STATED GOAL >> Repeat the full listing, word for word.
━━━━━━━━━━━━━━━━━━━━
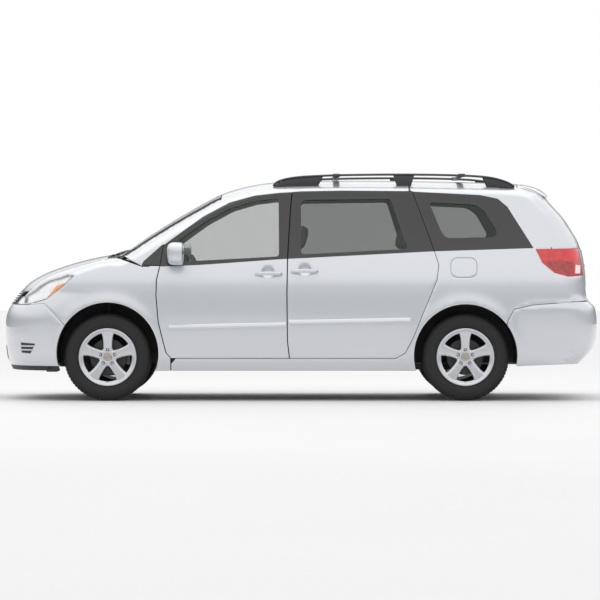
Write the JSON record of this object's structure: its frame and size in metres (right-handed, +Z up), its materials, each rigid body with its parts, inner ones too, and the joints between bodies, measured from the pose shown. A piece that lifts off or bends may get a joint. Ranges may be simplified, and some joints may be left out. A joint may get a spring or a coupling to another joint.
{
  "type": "minivan",
  "caption": "Full-size family minivan in pale silver with hinged doors, hood, tailgate and fuel flap, steering and rolling wheels.",
  "frame": {"origin": "on the floor under the middle of the car", "axes": "-X is the nose, +Z is up, -Y is the car's own left side"},
  "size_m": [4.9188, 2.289, 1.862],
  "materials": {
    "paint": "gloss",
    "black_plastic": "matte",
    "seal_rubber": "matte",
    "clear_glass": "gloss",
    "privacy_glass": "gloss",
    "lamp_clear": "gloss",
    "lamp_red": "gloss",
    "underbody": "satin",
    "cast_metal": "matte",
    "exhaust_steel": "satin",
    "alloy": "satin",
    "tyre_rubber": "matte",
    "seat_fabric": "matte"
  },
  "bodies": {
    "body": {"floor_pan": "underbody", "front_bumper": "paint", "rear_bumper": "paint", "front_fender_left": "paint", "front_fender_right": "paint", "body_side_left": "paint", "body_side_right": "paint", "roof_panel": "paint", "cowl_panel": "black_plastic", "windscreen": "clear_glass", "grille": "black_plastic", "headlamps": "lamp_clear", "tail_lamps": "lamp_red", "sliding_door_left": "paint", "sliding_door_right": "paint", "rear_side_glass": "privacy_glass", "roof_rack": "black_plastic", "door_seals": "seal_rubber", "arch_liners": "black_plastic", "front_suspension": "underbody", "rear_axle": "underbody", "engine_block": "cast_metal", "exhaust": "exhaust_steel", "fuel_tank": "black_plastic", "dashboard": "black_plastic", "front_seats": "seat_fabric", "rear_seats": "seat_fabric"},
    "hood": {"hood": "paint"},
    "front_door_left": {"front_door_left": "paint", "front_glass_left": "clear_glass", "door_mirror_left": "paint"},
    "front_door_right": {"front_door_right": "paint", "front_glass_right": "clear_glass", "door_mirror_right": "paint"},
    "tailgate": {"tailgate": "paint", "tailgate_glass": "privacy_glass", "roof_spoiler": "paint"},
    "fuel_flap": {"fuel_flap": "paint"},
    "knuckle_left": {"steering_knuckle_left": "cast_metal"},
    "knuckle_right": {"steering_knuckle_right": "cast_metal"},
    "front_wheel_left": {"front_wheel_left": "alloy", "front_tyre_left": "tyre_rubber"},
    "front_wheel_right": {"front_wheel_right": "alloy", "front_tyre_right": "tyre_rubber"},
    "rear_wheel_left": {"rear_wheel_left": "alloy", "rear_tyre_left": "tyre_rubber"},
    "rear_wheel_right": {"rear_wheel_right": "alloy", "rear_tyre_right": "tyre_rubber"},
    "steering_wheel": {"steering_wheel": "black_plastic"}
  },
  "joints": [
    {"name": "hood_hinge", "type": "hinge", "parent": "body", "child": "hood", "pos_m": [-1.579, 0, 1.194], "axis": [0, 1, 0], "range_deg": [0, 55]},
    {"name": "front_door_left_hinge", "type": "hinge", "parent": "body", "child": "front_door_left", "pos_m": [-1.172, -0.967, 0.9], "axis": [0, 0, -1], "range_deg": [0, 65]},
    {"name": "front_door_right_hinge", "type": "hinge", "parent": "body", "child": "front_door_right", "pos_m": [-1.172, 0.967, 0.9], "axis": [0, 0, 1], "range_deg": [0, 65]},
    {"name": "tailgate_hinge", "type": "hinge", "parent": "body", "child": "tailgate", "pos_m": [1.791, 0, 1.79], "axis": [0, -1, 0], "range_deg": [0, 85]},
    {"name": "fuel_flap_hinge", "type": "hinge", "parent": "body", "child": "fuel_flap", "pos_m": [1.2315, -0.948, 1.087], "axis": [0, 0, -1], "range_deg": [0, 100]},
    {"name": "steer_left", "type": "hinge", "parent": "body", "child": "knuckle_left", "pos_m": [-1.57, -0.745, 0.357], "axis": [0, 0, 1], "range_deg": [-33, 33]},
    {"name": "steer_right", "type": "hinge", "parent": "body", "child": "knuckle_right", "pos_m": [-1.57, 0.745, 0.357], "axis": [0, 0, 1], "range_deg": [-33, 33]},
    {"name": "front_wheel_left_spin", "type": "hinge", "parent": "knuckle_left", "child": "front_wheel_left", "pos_m": [-1.57, -0.812, 0.357], "axis": [0, 1, 0], "continuous": true},
    {"name": "front_wheel_right_spin", "type": "hinge", "parent": "knuckle_right", "child": "front_wheel_right", "pos_m": [-1.57, 0.812, 0.357], "axis": [0, 1, 0], "continuous": true},
    {"name": "rear_wheel_left_spin", "type": "hinge", "parent": "body", "child": "rear_wheel_left", "pos_m": [1.35, -0.812, 0.357], "axis": [0, 1, 0], "continuous": true},
    {"name": "rear_wheel_right_spin", "type": "hinge", "parent": "body", "child": "rear_wheel_right", "pos_m": [1.35, 0.812, 0.357], "axis": [0, 1, 0], "continuous": true},
    {"name": "steering_wheel_turn", "type": "hinge", "parent": "body", "child": "steering_wheel", "pos_m": [-0.87, -0.39, 1], "axis": [0.8829, 0, 0.4695], "range_deg": [-465, 465]}
  ],
  "couplings": [
    {"joint": "steer_right", "follows": "steer_left", "ratio": 1},
    {"joint": "steering_wheel_turn", "follows": "steer_left", "ratio": 14}
  ]
}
━━━━━━━━━━━━━━━━━━━━
REPLY TO THE TASK >>
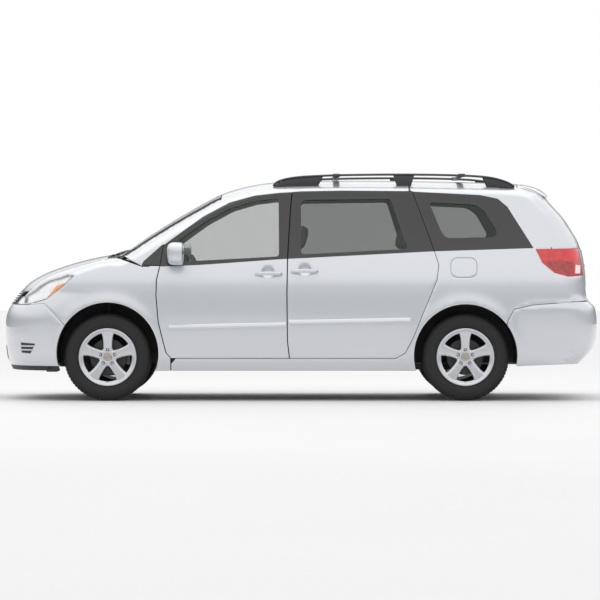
Write the JSON record of this object's structure: its frame and size in metres (right-handed, +Z up), its materials, each rigid body with its parts, inner ones too, and the joints between bodies, measured from the pose shown. A piece that lifts off or bends may get a joint. Ranges may be simplified, and some joints may be left out. A joint may get a spring or a coupling to another joint.
{
  "type": "minivan",
  "caption": "Full-size family minivan in pale silver with hinged doors, hood, tailgate and fuel flap, steering and rolling wheels.",
  "frame": {"origin": "on the floor under the middle of the car", "axes": "-X is the nose, +Z is up, -Y is the car's own left side"},
  "size_m": [4.9188, 2.289, 1.862],
  "materials": {
    "paint": "gloss",
    "black_plastic": "matte",
    "seal_rubber": "matte",
    "clear_glass": "gloss",
    "privacy_glass": "gloss",
    "lamp_clear": "gloss",
    "lamp_red": "gloss",
    "underbody": "satin",
    "cast_metal": "matte",
    "exhaust_steel": "satin",
    "alloy": "satin",
    "tyre_rubber": "matte",
    "seat_fabric": "matte"
  },
  "bodies": {
    "body": {"floor_pan": "underbody", "front_bumper": "paint", "rear_bumper": "paint", "front_fender_left": "paint", "front_fender_right": "paint", "body_side_left": "paint", "body_side_right": "paint", "roof_panel": "paint", "cowl_panel": "black_plastic", "windscreen": "clear_glass", "grille": "black_plastic", "headlamps": "lamp_clear", "tail_lamps": "lamp_red", "sliding_door_left": "paint", "sliding_door_right": "paint", "rear_side_glass": "privacy_glass", "roof_rack": "black_plastic", "door_seals": "seal_rubber", "arch_liners": "black_plastic", "front_suspension": "underbody", "rear_axle": "underbody", "engine_block": "cast_metal", "exhaust": "exhaust_steel", "fuel_tank": "black_plastic", "dashboard": "black_plastic", "front_seats": "seat_fabric", "rear_seats": "seat_fabric"},
    "hood": {"hood": "paint"},
    "front_door_left": {"front_door_left": "paint", "front_glass_left": "clear_glass", "door_mirror_left": "paint"},
    "front_door_right": {"front_door_right": "paint", "front_glass_right": "clear_glass", "door_mirror_right": "paint"},
    "tailgate": {"tailgate": "paint", "tailgate_glass": "privacy_glass", "roof_spoiler": "paint"},
    "fuel_flap": {"fuel_flap": "paint"},
    "knuckle_left": {"steering_knuckle_left": "cast_metal"},
    "knuckle_right": {"steering_knuckle_right": "cast_metal"},
    "front_wheel_left": {"front_wheel_left": "alloy", "front_tyre_left": "tyre_rubber"},
    "front_wheel_right": {"front_wheel_right": "alloy", "front_tyre_right": "tyre_rubber"},
    "rear_wheel_left": {"rear_wheel_left": "alloy", "rear_tyre_left": "tyre_rubber"},
    "rear_wheel_right": {"rear_wheel_right": "alloy", "rear_tyre_right": "tyre_rubber"},
    "steering_wheel": {"steering_wheel": "black_plastic"}
  },
  "joints": [
    {"name": "hood_hinge", "type": "hinge", "parent": "body", "child": "hood", "pos_m": [-1.579, 0, 1.194], "axis": [0, 1, 0], "range_deg": [0, 55]},
    {"name": "front_door_left_hinge", "type": "hinge", "parent": "body", "child": "front_door_left", "pos_m": [-1.172, -0.967, 0.9], "axis": [0, 0, -1], "range_deg": [0, 65]},
    {"name": "front_door_right_hinge", "type": "hinge", "parent": "body", "child": "front_door_right", "pos_m": [-1.172, 0.967, 0.9], "axis": [0, 0, 1], "range_deg": [0, 65]},
    {"name": "tailgate_hinge", "type": "hinge", "parent": "body", "child": "tailgate", "pos_m": [1.791, 0, 1.79], "axis": [0, -1, 0], "range_deg": [0, 85]},
    {"name": "fuel_flap_hinge", "type": "hinge", "parent": "body", "child": "fuel_flap", "pos_m": [1.2315, -0.948, 1.087], "axis": [0, 0, -1], "range_deg": [0, 100]},
    {"name": "steer_left", "type": "hinge", "parent": "body", "child": "knuckle_left", "pos_m": [-1.57, -0.745, 0.357], "axis": [0, 0, 1], "range_deg": [-33, 33]},
    {"name": "steer_right", "type": "hinge", "parent": "body", "child": "knuckle_right", "pos_m": [-1.57, 0.745, 0.357], "axis": [0, 0, 1], "range_deg": [-33, 33]},
    {"name": "front_wheel_left_spin", "type": "hinge", "parent": "knuckle_left", "child": "front_wheel_left", "pos_m": [-1.57, -0.812, 0.357], "axis": [0, 1, 0], "continuous": true},
    {"name": "front_wheel_right_spin", "type": "hinge", "parent": "knuckle_right", "child": "front_wheel_right", "pos_m": [-1.57, 0.812, 0.357], "axis": [0, 1, 0], "continuous": true},
    {"name": "rear_wheel_left_spin", "type": "hinge", "parent": "body", "child": "rear_wheel_left", "pos_m": [1.35, -0.812, 0.357], "axis": [0, 1, 0], "continuous": true},
    {"name": "rear_wheel_right_spin", "type": "hinge", "parent": "body", "child": "rear_wheel_right", "pos_m": [1.35, 0.812, 0.357], "axis": [0, 1, 0], "continuous": true},
    {"name": "steering_wheel_turn", "type": "hinge", "parent": "body", "child": "steering_wheel", "pos_m": [-0.87, -0.39, 1], "axis": [0.8829, 0, 0.4695], "range_deg": [-465, 465]}
  ],
  "couplings": [
    {"joint": "steer_right", "follows": "steer_left", "ratio": 1},
    {"joint": "steering_wheel_turn", "follows": "steer_left", "ratio": 14}
  ]
}